Matt Francis, a senior at Horizon, has been hampered by injuries and claims he is learning something every training session after seeing limited action a year ago.

“The most basic thing is completions and consistency,” said Francis. “That’s what we come here every week to work on. That’s the biggest goal for me to take away from Sundays.

“Everyone here has a pretty good base to start with. For a quarterback there is a whole new world of biomechanics and footwork drills and everything to perfect your game.”

Cherry Creek wide receiver Marcus Miller says he absorbs what he observes from other athletes in the camp.

“You can see what they are doing and kind of incorporate it into your game,” said Miller. “You can pick up off everybody else.”

Jenkins, the former ThunderRidge and Fort Lewis quarterback who was on NFL and CFL rosters, never had the opportunity to incorporate what he needed and wanted to make sure young players understand the advantages and pitfalls of the different levels when he founded Jenkins Elite.
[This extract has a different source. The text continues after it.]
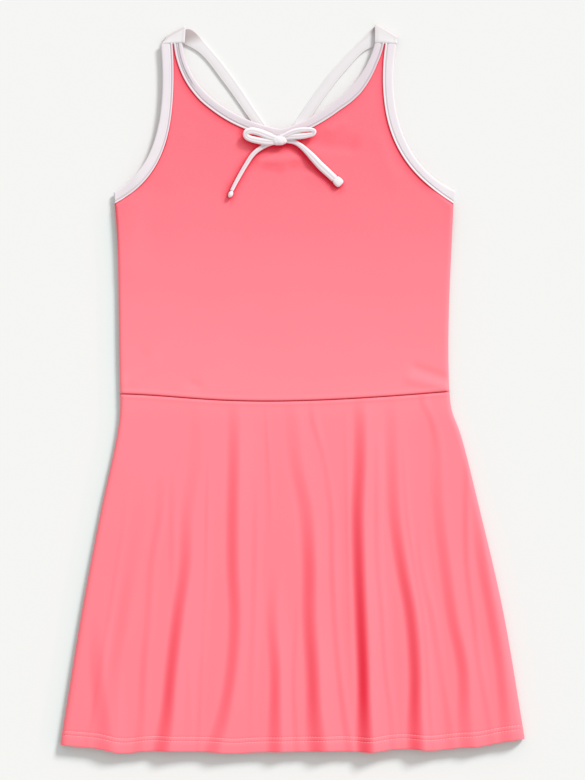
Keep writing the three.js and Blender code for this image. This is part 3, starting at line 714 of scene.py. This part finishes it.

“I felt I got overlooked a little bit,” said Jenkins. “I didn’t know what I was supposed to know going from level to level. When I got let go with the Rams, I just decided this is probably the best way to correct a little bit of that.”

Student athlete

Any description of a student athlete should probably include the name of Clara Larson.

Larson, the 2015 Colorado Community Media South Metro Softball Player of the Year from Douglas County, is an electrical engineering student at Colorado School of Mines and has made the dean’s list for the past two years.

She is a shortstop on the softball team and hit .425 during her sophomore season with a .839 slugging percentage, 15 home runs, 24 doubles and a single-season school record of 64 runs batted in.

Larson was a first-team all Rocky Mountain Athletic Conference selection, the team’s Most Valuable Player, and garnered three All-American softball honors, plus the college sports information directors named her to the Academic All-America team.